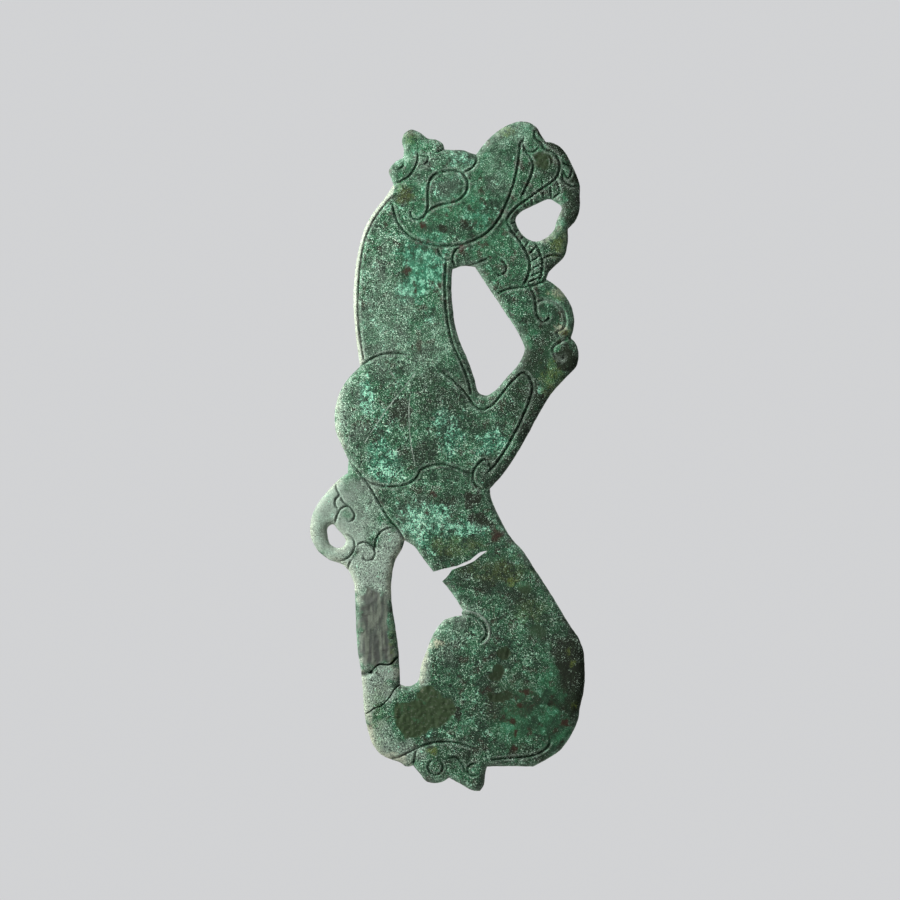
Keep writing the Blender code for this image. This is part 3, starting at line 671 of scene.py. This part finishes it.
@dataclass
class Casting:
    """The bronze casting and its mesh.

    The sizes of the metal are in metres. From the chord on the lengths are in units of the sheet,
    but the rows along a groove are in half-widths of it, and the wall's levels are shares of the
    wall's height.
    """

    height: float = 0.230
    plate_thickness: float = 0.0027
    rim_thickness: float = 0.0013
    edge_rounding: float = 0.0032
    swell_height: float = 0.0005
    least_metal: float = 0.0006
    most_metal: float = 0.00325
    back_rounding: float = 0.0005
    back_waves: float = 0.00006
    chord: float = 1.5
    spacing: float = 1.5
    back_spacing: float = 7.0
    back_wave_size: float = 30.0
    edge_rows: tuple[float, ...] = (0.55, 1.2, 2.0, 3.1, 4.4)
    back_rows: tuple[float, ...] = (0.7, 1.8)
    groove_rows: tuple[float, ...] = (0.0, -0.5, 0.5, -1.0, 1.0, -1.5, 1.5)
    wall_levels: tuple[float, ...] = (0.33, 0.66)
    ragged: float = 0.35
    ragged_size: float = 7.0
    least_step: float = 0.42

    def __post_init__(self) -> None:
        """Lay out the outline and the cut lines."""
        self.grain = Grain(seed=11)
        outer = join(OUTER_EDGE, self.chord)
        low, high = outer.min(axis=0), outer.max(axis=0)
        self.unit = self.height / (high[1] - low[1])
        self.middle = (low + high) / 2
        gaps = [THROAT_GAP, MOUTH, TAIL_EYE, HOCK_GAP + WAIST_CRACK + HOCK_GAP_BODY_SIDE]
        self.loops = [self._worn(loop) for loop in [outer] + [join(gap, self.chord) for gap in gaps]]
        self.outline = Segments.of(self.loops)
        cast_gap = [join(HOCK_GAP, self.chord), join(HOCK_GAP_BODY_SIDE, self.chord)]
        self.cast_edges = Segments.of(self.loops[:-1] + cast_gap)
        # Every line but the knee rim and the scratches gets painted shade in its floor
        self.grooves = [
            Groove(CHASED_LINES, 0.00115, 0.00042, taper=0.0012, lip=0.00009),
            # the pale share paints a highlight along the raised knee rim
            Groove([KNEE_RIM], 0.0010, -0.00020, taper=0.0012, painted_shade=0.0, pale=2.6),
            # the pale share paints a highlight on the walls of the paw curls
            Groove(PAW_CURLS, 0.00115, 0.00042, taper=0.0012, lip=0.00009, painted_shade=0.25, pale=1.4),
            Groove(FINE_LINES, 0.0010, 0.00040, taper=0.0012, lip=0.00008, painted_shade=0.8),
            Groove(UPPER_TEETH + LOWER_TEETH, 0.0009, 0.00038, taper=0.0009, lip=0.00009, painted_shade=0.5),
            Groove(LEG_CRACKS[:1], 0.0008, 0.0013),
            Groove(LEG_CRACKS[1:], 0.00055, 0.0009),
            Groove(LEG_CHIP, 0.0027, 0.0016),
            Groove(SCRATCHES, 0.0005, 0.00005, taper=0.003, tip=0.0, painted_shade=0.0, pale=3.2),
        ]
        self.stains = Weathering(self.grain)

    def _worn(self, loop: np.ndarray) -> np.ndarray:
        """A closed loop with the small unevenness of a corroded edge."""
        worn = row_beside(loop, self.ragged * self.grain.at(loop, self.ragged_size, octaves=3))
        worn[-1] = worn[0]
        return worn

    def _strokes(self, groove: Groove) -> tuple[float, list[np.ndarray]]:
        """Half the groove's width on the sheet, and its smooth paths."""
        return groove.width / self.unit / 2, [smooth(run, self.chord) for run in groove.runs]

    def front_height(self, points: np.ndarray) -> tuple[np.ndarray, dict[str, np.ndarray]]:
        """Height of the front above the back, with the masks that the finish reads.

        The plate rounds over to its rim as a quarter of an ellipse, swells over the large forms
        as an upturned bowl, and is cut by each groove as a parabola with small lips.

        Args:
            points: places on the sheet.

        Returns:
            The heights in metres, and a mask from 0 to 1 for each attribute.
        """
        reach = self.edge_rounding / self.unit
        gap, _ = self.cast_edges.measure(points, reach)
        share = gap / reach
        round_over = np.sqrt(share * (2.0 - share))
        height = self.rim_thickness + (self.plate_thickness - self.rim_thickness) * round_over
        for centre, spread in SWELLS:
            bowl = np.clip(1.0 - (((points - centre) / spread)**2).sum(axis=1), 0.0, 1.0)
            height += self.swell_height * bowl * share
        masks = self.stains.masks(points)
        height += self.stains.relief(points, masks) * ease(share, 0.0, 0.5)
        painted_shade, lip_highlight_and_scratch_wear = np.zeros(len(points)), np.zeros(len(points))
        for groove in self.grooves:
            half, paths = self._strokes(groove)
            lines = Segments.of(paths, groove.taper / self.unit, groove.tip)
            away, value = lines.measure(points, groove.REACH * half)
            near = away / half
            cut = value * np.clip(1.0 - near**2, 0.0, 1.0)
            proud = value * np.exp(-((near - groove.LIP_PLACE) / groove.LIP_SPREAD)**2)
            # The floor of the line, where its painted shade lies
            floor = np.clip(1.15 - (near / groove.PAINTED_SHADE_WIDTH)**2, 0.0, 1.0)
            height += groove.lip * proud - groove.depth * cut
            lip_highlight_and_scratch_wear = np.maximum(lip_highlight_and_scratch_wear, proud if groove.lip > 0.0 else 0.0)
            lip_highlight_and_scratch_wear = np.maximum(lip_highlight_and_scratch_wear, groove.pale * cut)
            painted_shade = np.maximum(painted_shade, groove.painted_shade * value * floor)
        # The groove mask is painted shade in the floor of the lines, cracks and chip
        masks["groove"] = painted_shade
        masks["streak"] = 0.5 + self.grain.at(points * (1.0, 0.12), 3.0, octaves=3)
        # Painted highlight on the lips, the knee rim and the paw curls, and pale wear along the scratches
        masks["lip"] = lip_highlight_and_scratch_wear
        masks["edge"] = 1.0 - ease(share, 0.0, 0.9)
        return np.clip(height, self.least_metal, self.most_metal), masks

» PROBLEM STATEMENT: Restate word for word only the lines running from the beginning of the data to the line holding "least_step: float = 0.42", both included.

» EXPECTED ANSWER:
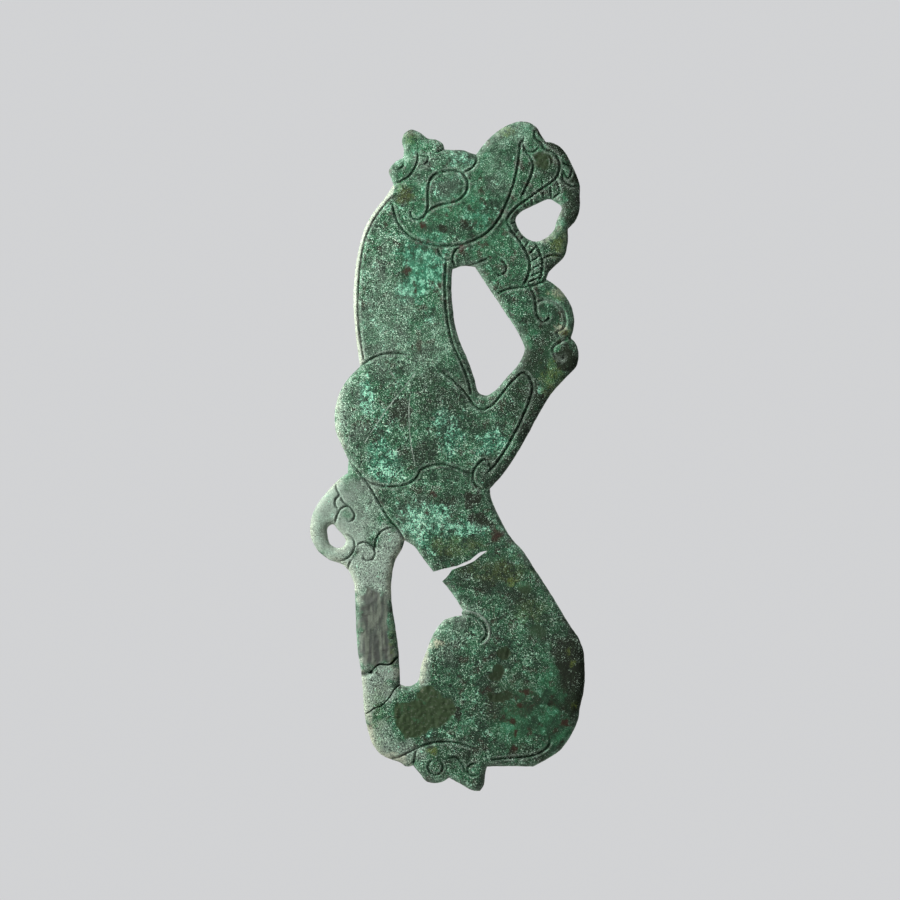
Keep writing the Blender code for this image. This is part 3, starting at line 671 of scene.py. This part finishes it.
@dataclass
class Casting:
    """The bronze casting and its mesh.

    The sizes of the metal are in metres. From the chord on the lengths are in units of the sheet,
    but the rows along a groove are in half-widths of it, and the wall's levels are shares of the
    wall's height.
    """

    height: float = 0.230
    plate_thickness: float = 0.0027
    rim_thickness: float = 0.0013
    edge_rounding: float = 0.0032
    swell_height: float = 0.0005
    least_metal: float = 0.0006
    most_metal: float = 0.00325
    back_rounding: float = 0.0005
    back_waves: float = 0.00006
    chord: float = 1.5
    spacing: float = 1.5
    back_spacing: float = 7.0
    back_wave_size: float = 30.0
    edge_rows: tuple[float, ...] = (0.55, 1.2, 2.0, 3.1, 4.4)
    back_rows: tuple[float, ...] = (0.7, 1.8)
    groove_rows: tuple[float, ...] = (0.0, -0.5, 0.5, -1.0, 1.0, -1.5, 1.5)
    wall_levels: tuple[float, ...] = (0.33, 0.66)
    ragged: float = 0.35
    ragged_size: float = 7.0
    least_step: float = 0.42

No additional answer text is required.